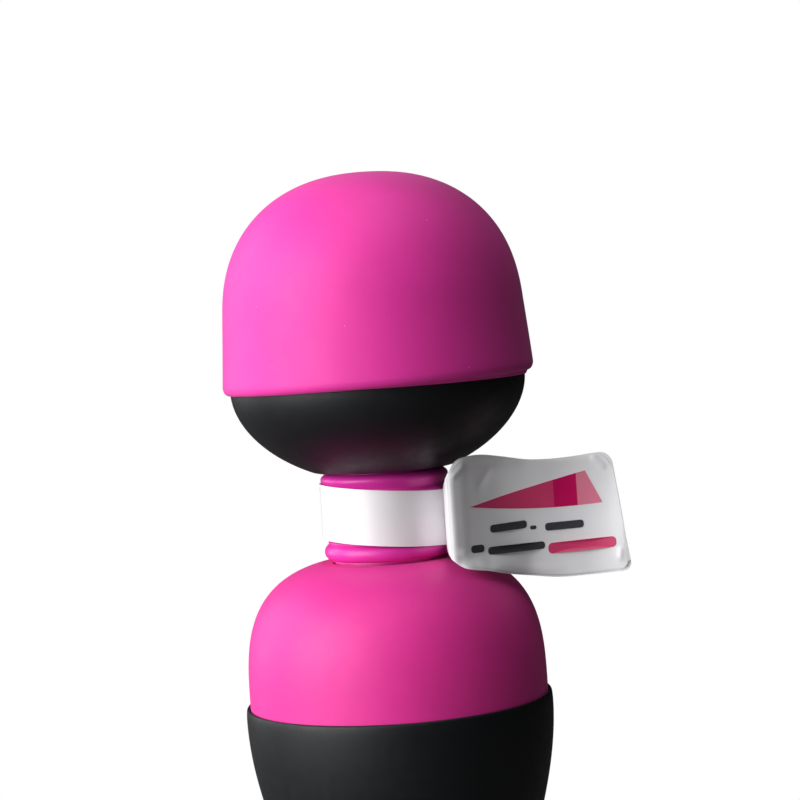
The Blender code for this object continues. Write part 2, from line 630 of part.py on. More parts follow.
def make_electronics():
    top = BATTERY_BOTTOM_Z + BATTERY_LENGTH
    outline = [(0.0, BATTERY_BOTTOM_Z), (BATTERY_RADIUS - 0.5, BATTERY_BOTTOM_Z),
               (BATTERY_RADIUS, BATTERY_BOTTOM_Z + 0.5), (BATTERY_RADIUS, top - 0.5),
               (BATTERY_RADIUS - 0.5, top), (0.0, top)]
    turned("battery_cell", outline, ((0.05, 0.25, 0.5), 0.3), MEDIUM, (0.0, BATTERY_Y))
    nickel = ((0.6, 0.58, 0.52), 0.3, 1.0)
    block("battery_tab_top", (-3.0, -9.0, top + 0.1), (3.0, 3.5, top + 0.4), nickel)
    block("battery_tab_bottom", (-3.0, -9.0, BATTERY_BOTTOM_Z - 0.4), (3.0, 3.5, BATTERY_BOTTOM_Z - 0.1), nickel)
    back = BOARD_FACE_Y - BOARD_THICKNESS
    block("main_board", (-8.0, back, 34.0), (8.0, BOARD_FACE_Y, 76.0), ((0.02, 0.16, 0.06), 0.4))
    for name, height in (("plus_switch", PLUS_Z), ("minus_switch", MINUS_Z)):
        front = BOARD_FACE_Y + 0.2
        switch = block(name, (-3.0, front, height - 3.0), (3.0, front + 1.7, height + 3.0), (STEEL, 0.4, 0.8))
        knob = [(0.0, front + 1.0), (1.6, front + 1.0), (1.6, front + 2.2), (0.0, front + 2.2)]
        join(switch, lying_rod(f"{name}_knob", knob, (0.0, height), None, TINY))
    block("status_led", (-1.0, BOARD_FACE_Y + 0.2, LENS_Z - 0.6), (1.0, BOARD_FACE_Y + 1.1, LENS_Z + 0.6),
          ((0.8, 0.8, 0.75), 0.3))
    face = handle_radius(LENS_Z) + 0.1
    lens = [(0.0, 10.2), (1.9, 10.2), (1.9, 11.0), (1.2, 11.0), (1.2, face - 0.2), (0.9, face), (0.0, face)]
    lying_rod("indicator_lens", lens, (0.0, LENS_Z), ((0.8, 0.8, 0.8), 0.15), TINY)
    gasket = block("button_gasket", (-5.7, 12.9, 37.5), (5.7, 13.3, 63.5), (RUBBER, 0.7))
    for name, height in (("plus", PLUS_Z), ("minus", MINUS_Z)):
        ring = [(0.0, 12.0), (BUTTON_RADIUS + 0.2, 12.0), (BUTTON_RADIUS + 0.2, 14.0), (0.0, 14.0)]
        cut(gasket, lying_rod(f"gasket_{name}", ring, (0.0, height)))
    block("charge_board", (-7.2, 9.8, 14.6), (7.2, 16.2, 15.6), ((0.02, 0.16, 0.06), 0.4))
    low = SOCKET_Z - 1.65
    high = SOCKET_Z + 1.65
    socket = block("charge_socket", (-4.45, 10.4, low), (4.45, 17.4, high), (STEEL, 0.3, 1.0))
    cut(socket, block("socket_room", (-4.1, 11.4, low + 0.35), (4.1, 20.0, high - 0.35)))
    join(socket, block("socket_tongue", (-3.3, 11.0, SOCKET_Z - 0.35), (3.3, 16.8, SOCKET_Z + 0.35)))


def make_chassis():
    look = (NYLON, 0.55)
    chassis = block("chassis", (-7.0, SPINE_Y, 13.0), (7.0, SPINE_Y + 1.5, 110.5), look)
    join(chassis, disc("chassis_foot", 14.1, 12.6, 13.9, None, MEDIUM))
    join(chassis, disc("chassis_wall", 12.8, 80.4, 81.8, None, MEDIUM))
    join(chassis, disc("chassis_flange", 19.4, 85.6, 87.0, None, MEDIUM))
    join(chassis, disc("chassis_top", 12.5, 109.7, 111.2, None, MEDIUM))
    for index, (x, y) in enumerate(BASE_SCREWS):
        join(chassis, disc(f"chassis_post_{index}", 2.6, 4.9, 13.4, None, TINY, (x, y)))
    for index, (x, y) in enumerate(BASE_SCREWS):
        cut(chassis, disc(f"post_hole_{index}", 1.3, 3.0, 12.4, None, TINY, (x, y)))
    for side in (-1, 1):
        cut(chassis, disc(f"flange_hole_{side + 1}", 1.3, 84.0, 89.0, None, TINY, (CHASSIS_SCREW_X * side, 0.0)))
    cut(chassis, block("lead_way_low", (-4.0, 6.35, 76.0), (4.0, 9.0, 90.0)))
    cut(chassis, block("lead_way", (-4.0, 0.0, 82.2), (4.0, 8.0, 113.0)))
    for side in (-1, 1):
        outline = [(0.0, 93.5), (0.8, 93.0), (0.95, 92.0), (0.95, 85.3), (1.9, 85.3), (1.9, 84.6), (0.0, 84.0)]
        turned(f"chassis_screw_{1 if side < 0 else 2}", outline, (STEEL, 0.35, 1.0), TINY, (CHASSIS_SCREW_X * side, 0.0))


# Base

def make_base():
    outer = [(handle_radius(height), height) for height in spread(0.6, SHELL_BOTTOM_Z - GAP, 5)]
    outline = [
        (0.0, 2.0), (13.8, 2.0), (13.8, 0.6), *outer, (SHELL_MOUTH - 0.3, SHELL_BOTTOM_Z - GAP),
        (SHELL_MOUTH - 0.3, 10.0), (SHELL_MOUTH - 1.1, 10.0), (SHELL_MOUTH - 1.1, 11.4),
        (SHELL_MOUTH - 0.3, 11.4), (SHELL_MOUTH - 0.3, 13.0), (15.8, 13.0), (15.8, 4.4), (0.0, 4.4),
    ]
    cap = turned("base_cap", outline, (CHARCOAL, 0.5))
    join(cap, block("board_shelf", (-5.4, 14.5, 9.0), (5.4, 16.2, 14.3)))
    for index, (x, y) in enumerate(BASE_SCREWS):
        well = [(0.0, 1.0), (2.3, 1.0), (2.3, 3.2), (1.4, 3.2), (1.4, 6.0), (0.0, 6.0)]
        cut(cap, turned(f"screw_well_{index}", well, None, TINY, (x, y)))
        screw = [(0.0, 2.2), (2.0, 2.2), (2.0, 3.1), (1.1, 3.1), (1.1, 11.4), (0.0, 12.1)]
        turned(f"base_screw_{index + 1}", screw, (STEEL, 0.35, 1.0), TINY, (x, y))
    disc("base_seal", SHELL_MOUTH - 0.1, 10.2, 11.2, (RUBBER, 0.6), BIG, bore=SHELL_MOUTH - 0.95)
    foot = [(0.0, 0.0), (13.0, 0.0), (13.5, 0.4), (13.5, 1.8), (0.0, 1.8)]
    turned("foot_pad", foot, (RUBBER, 0.75), MEDIUM)


def main():
    clear_scene()
    make_massage_cap()
    make_head_dome()
    make_head_screws()
    make_head_bowl()
    make_head_seal()
    make_motor()
    make_rotor()
    make_motor_mounting()
    make_neck()
    make_neck_tag()
    make_motor_leads()
    make_shoulder_cover()
    make_shoulder_seal()
    make_handle_shell()
    make_port_flap()
    make_buttons()
    make_electronics()
    make_chassis()
    make_base()


main()
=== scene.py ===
"""Looks of the handheld wand massager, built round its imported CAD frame.

Shapes are worked out in millimetres and every mesh is written in metres, in the frame's own
coordinates: the foot stands at height 0, Z is the wand's axis, the camera looks along +Y, the
label's flag points along +X, and the buttons and the charge socket are at the back, on +Y.
"""

import json
import math

import bmesh
import bpy
from mathutils import Matrix, Vector


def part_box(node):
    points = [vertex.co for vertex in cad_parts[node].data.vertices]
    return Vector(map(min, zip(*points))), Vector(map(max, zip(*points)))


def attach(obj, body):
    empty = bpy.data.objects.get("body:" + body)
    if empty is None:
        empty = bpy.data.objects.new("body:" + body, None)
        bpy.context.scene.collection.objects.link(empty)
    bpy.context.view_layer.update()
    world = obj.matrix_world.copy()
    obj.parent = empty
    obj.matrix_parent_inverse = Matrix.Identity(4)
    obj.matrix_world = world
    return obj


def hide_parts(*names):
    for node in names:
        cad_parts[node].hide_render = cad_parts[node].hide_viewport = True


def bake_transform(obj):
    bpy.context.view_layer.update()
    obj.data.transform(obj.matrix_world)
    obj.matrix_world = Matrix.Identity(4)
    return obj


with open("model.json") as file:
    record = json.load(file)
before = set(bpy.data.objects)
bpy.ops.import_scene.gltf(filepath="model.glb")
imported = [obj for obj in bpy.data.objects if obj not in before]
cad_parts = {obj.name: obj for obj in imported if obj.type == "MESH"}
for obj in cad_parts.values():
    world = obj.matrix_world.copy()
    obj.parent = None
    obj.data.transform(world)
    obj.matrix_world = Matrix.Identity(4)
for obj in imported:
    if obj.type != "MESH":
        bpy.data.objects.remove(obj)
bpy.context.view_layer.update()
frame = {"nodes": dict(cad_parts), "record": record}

MM = 0.001
FINE = 192
ROUND = 96

# Head
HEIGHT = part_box("massage_cap")[1].z / MM
CAP_RIM_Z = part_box("massage_cap")[0].z / MM
CAP_HALF_WIDTH = 22.45
CAP_RISE = 21.12
CAP_POWER = 2.31
CAP_TAPER = 0.0775
CAP_WALL = 3.0
RIM_BORE = 23.9
CAP_LEVEL_Z = 165.0
CAP_TILT = 0.021
CAP_LIFT = 0.3
CAP_SHIFT = 0.15
RIM_ROUND = 1.35
BOWL_RADIUS = 23.68
BOWL_DEPTH = 15.85
BOWL_CENTRE = 146.1
BOWL_POWER = 1.875
BOWL_TOP_Z = 147.2
BOWL_SEAT_RADIUS = 11.2
DOME_BASE_Z = 147.5
DOME_FLANGE_TOP_Z = 149.0
DOME_FLANGE_RADIUS = 23.6
SCREW_CIRCLE = 17.6
SCREW_ANGLES = (90.0, 210.0, 330.0)
POCKET_FLOOR_Z = 152.5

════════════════

WRITTEN INSTRUCTION:
Return the lines from the line with "if empty is" through the line with "for node in", inclusive, exactly as they stand, and nothing else.

THE RESULT:
    if empty is None:
        empty = bpy.data.objects.new("body:" + body, None)
        bpy.context.scene.collection.objects.link(empty)
    bpy.context.view_layer.update()
    world = obj.matrix_world.copy()
    obj.parent = empty
    obj.matrix_parent_inverse = Matrix.Identity(4)
    obj.matrix_world = world
    return obj


def hide_parts(*names):
    for node in names:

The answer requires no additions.